BBA's crown has fallen: deep discounts, rising inventories and a generation that shops for software not badges
Market shake-up
BBA (BMW, Mercedes‑Benz, Audi) — long the shorthand for luxury in China — is under pressure. BMW announced price cuts across 31 models in January, with 24 models down more than 10% and five down over 20%; its flagship electric i7 M70L was cut by 301,000 RMB. Audi dealers have been quoting jaw‑dropping numbers on models such as the Q5L (reported at about 240,000 RMB), and the newly badged AUDI E5 Sportback saw a temporary 30,000 RMB discount and reportedly sold fewer than 1,000 units in January 2026. In 2025 BMW, Mercedes‑Benz and Audi sold about 625,500, 575,000 and 617,500 vehicles respectively in China — declines of roughly 12.5%, 19% and 5% year‑on‑year — and luxury market share fell to 11.3% in January 2026 from 13.7% in 2023.
Dealers squeezed
It has been reported that end‑user discounts for FAW‑Audi (一汽奥迪), Beijing Benz (北京奔驰) and Brilliance BMW (华晨宝马) floated between 25% and 35% in 2025, according to analyses cited by investment banks, meaning a car with a 500,000 RMB list price could retail in the low 300,000s. The arithmetic is brutal: if manufacturers wholesale at near list but dealers must sell at steeply discounted retail, per‑vehicle losses can be large once rent, staff and financing are counted. The All‑China Federation of Industry and Commerce’s Automobile Dealers Chamber (全国工商联汽车经销商商会) has reportedly written to Mercedes headquarters warning of high inventories and pricing inversion; China Passenger Car Association (乘联会) data show luxury inventory cycles running around 60 days, well above the industry average.
Why it matters
Why are buyers walking away from the badge?
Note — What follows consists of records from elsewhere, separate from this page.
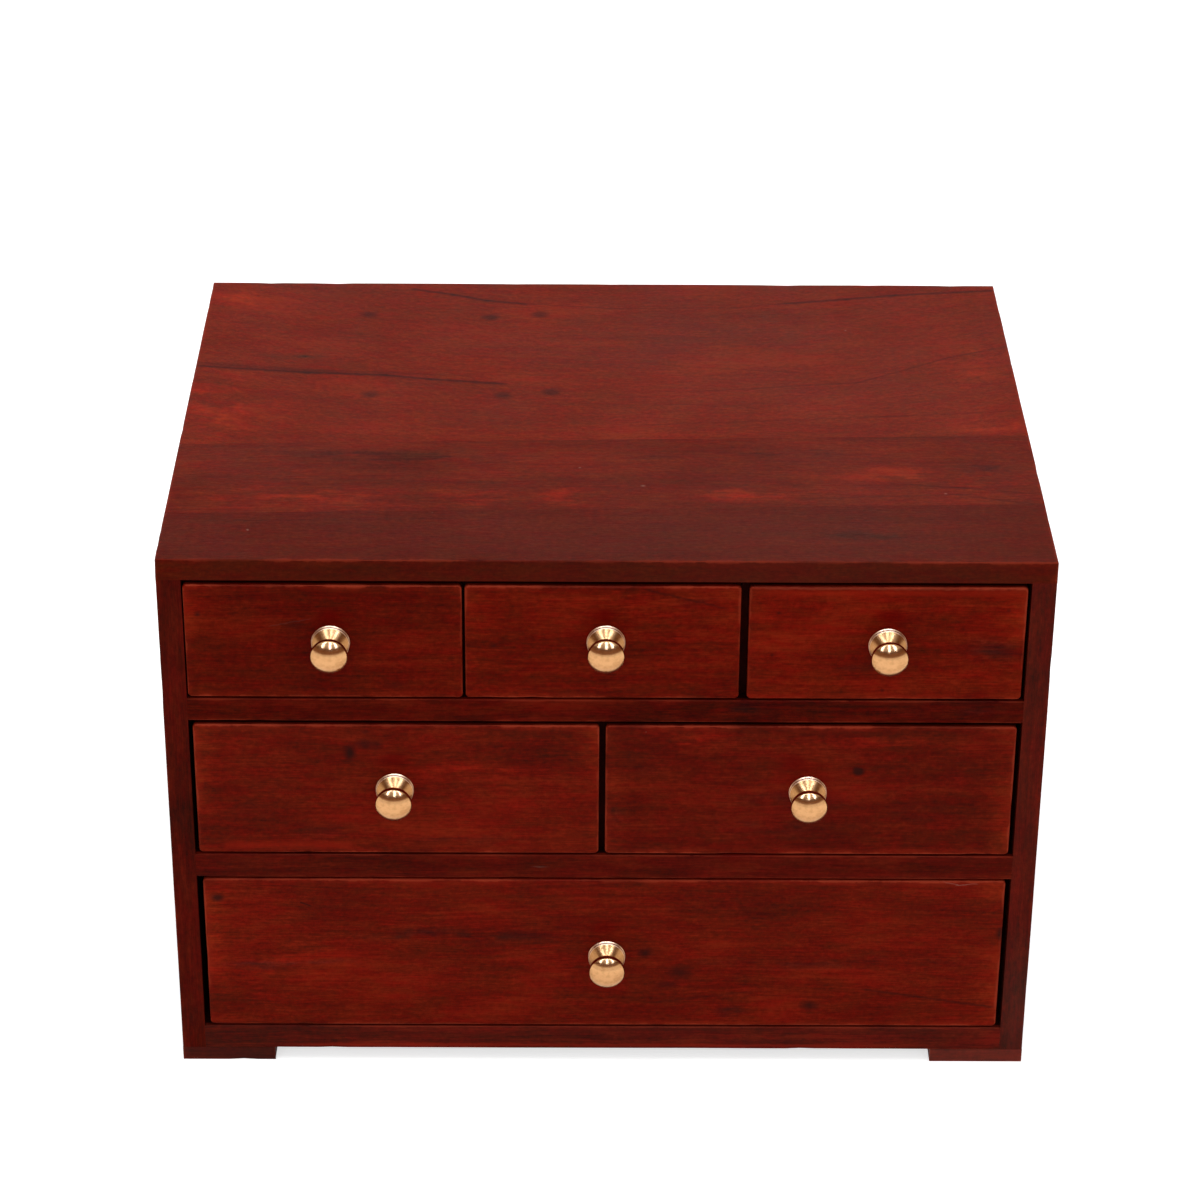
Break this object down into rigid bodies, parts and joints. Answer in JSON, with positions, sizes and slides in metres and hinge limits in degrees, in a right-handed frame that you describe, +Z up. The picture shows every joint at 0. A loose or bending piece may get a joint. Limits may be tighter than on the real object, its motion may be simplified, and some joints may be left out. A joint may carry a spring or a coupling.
{
  "type": "desktop mini drawers",
  "caption": "Small wooden desktop chest with rows of drawers in three widths, low corner feet and turned brass knobs.",
  "frame": {"origin": "centre of the footprint, knobs included, on the plane that the feet stand on", "axes": "+X to the right when facing the drawers, +Y from the drawer fronts to the back, +Z up; drawers open towards -Y"},
  "size_m": [0.4, 0.3168, 0.271],
  "materials": {
    "stained_wood": "dark red stain under a thin satin varnish, worn lighter on the arrises",
    "plain_wood": "planed, unfinished",
    "plywood": "thin plywood, unfinished",
    "brass": "polished",
    "screw_steel": "zinc plated"
  },
  "bodies": {
    "cabinet": {"back_panel": "plywood", "base_board": "stained_wood", "front_left_foot": "stained_wood", "front_right_foot": "stained_wood", "left_side": "stained_wood", "left_upper_divider": "stained_wood", "lower_shelf": "stained_wood", "middle_divider": "stained_wood", "rear_left_foot": "stained_wood", "rear_right_foot": "stained_wood", "right_side": "stained_wood", "right_upper_divider": "stained_wood", "top_board_front": "stained_wood", "top_board_middle": "stained_wood", "top_board_rear": "stained_wood", "top_dowels": "plain_wood", "upper_shelf": "stained_wood"},
    "upper_left_drawer": {"upper_left_drawer_back": "plain_wood", "upper_left_drawer_bottom": "plywood", "upper_left_drawer_front": "stained_wood", "upper_left_drawer_knob": "brass", "upper_left_drawer_knob_screw": "screw_steel", "upper_left_drawer_left_side": "plain_wood", "upper_left_drawer_right_side": "plain_wood"},
    "upper_middle_drawer": {"upper_middle_drawer_back": "plain_wood", "upper_middle_drawer_bottom": "plywood", "upper_middle_drawer_front": "stained_wood", "upper_middle_drawer_knob": "brass", "upper_middle_drawer_knob_screw": "screw_steel", "upper_middle_drawer_left_side": "plain_wood", "upper_middle_drawer_right_side": "plain_wood"},
    "upper_right_drawer": {"upper_right_drawer_back": "plain_wood", "upper_right_drawer_bottom": "plywood", "upper_right_drawer_front": "stained_wood", "upper_right_drawer_knob": "brass", "upper_right_drawer_knob_screw": "screw_steel", "upper_right_drawer_left_side": "plain_wood", "upper_right_drawer_right_side": "plain_wood"},
    "middle_left_drawer": {"middle_left_drawer_back": "plain_wood", "middle_left_drawer_bottom": "plywood", "middle_left_drawer_front": "stained_wood", "middle_left_drawer_knob": "brass", "middle_left_drawer_knob_screw": "screw_steel", "middle_left_drawer_left_side": "plain_wood", "middle_left_drawer_right_side": "plain_wood"},
    "middle_right_drawer": {"middle_right_drawer_back": "plain_wood", "middle_right_drawer_bottom": "plywood", "middle_right_drawer_front": "stained_wood", "middle_right_drawer_knob": "brass", "middle_right_drawer_knob_screw": "screw_steel", "middle_right_drawer_left_side": "plain_wood", "middle_right_drawer_right_side": "plain_wood"},
    "lower_drawer": {"lower_drawer_back": "plain_wood", "lower_drawer_bottom": "plywood", "lower_drawer_front": "stained_wood", "lower_drawer_knob": "brass", "lower_drawer_knob_screw": "screw_steel", "lower_drawer_left_side": "plain_wood", "lower_drawer_right_side": "plain_wood"}
  },
  "joints": [
    {"name": "upper_left_slide", "type": "slide", "parent": "cabinet", "child": "upper_left_drawer", "axis": [0, -1, 0], "range_m": [0, 0.22]},
    {"name": "upper_middle_slide", "type": "slide", "parent": "cabinet", "child": "upper_middle_drawer", "axis": [0, -1, 0], "range_m": [0, 0.22]},
    {"name": "upper_right_slide", "type": "slide", "parent": "cabinet", "child": "upper_right_drawer", "axis": [0, -1, 0], "range_m": [0, 0.22]},
    {"name": "middle_left_slide", "type": "slide", "parent": "cabinet", "child": "middle_left_drawer", "axis": [0, -1, 0], "range_m": [0, 0.22]},
    {"name": "middle_right_slide", "type": "slide", "parent": "cabinet", "child": "middle_right_drawer", "axis": [0, -1, 0], "range_m": [0, 0.22]},
    {"name": "lower_slide", "type": "slide", "parent": "cabinet", "child": "lower_drawer", "axis": [0, -1, 0], "range_m": [0, 0.22]}
  ]
}
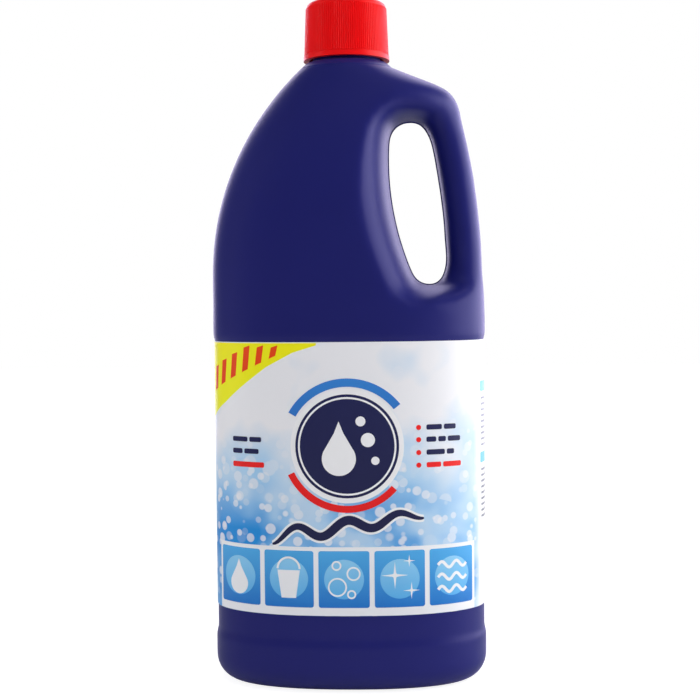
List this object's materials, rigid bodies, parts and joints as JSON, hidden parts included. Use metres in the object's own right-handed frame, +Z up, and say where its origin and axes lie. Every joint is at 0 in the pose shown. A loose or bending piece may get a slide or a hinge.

Younger Chinese consumers prize software experience — responsive infotainment, reliable voice control, trustworthy ADAS and fast OTA updates — as much as, if not more than, metal and heritage. Domestic brands iterate product cycles at blistering speed (one generation per year in some cases), and that technological churn erodes the premium that three decades of BMW and Mercedes product cycles once protected. Add broader geopolitical and industrial trends — China’s push for tech self‑reliance, subsidies and scale for domestic EVs, and occasional trade friction — and the competitive headwinds look structural, not seasonal.
The takeaway
Does this mean the BBA era is over? Not necessarily. Brand equity, dealer service networks and aftersales depth are valuable assets that took decades to build. But the crown is no longer unassailable. As prices tumble — a market where you can “buy an Audi for 150,000 RMB, a BMW for 240,000 RMB, a Mercedes for 400,000 RMB” — the race has shifted: it is now as much about software, update cadence and local supply chains as it is about grille design and engine note. Domestic rivals will study those heirlooms closely. Reportedly, some of those jewels may yet be repurposed.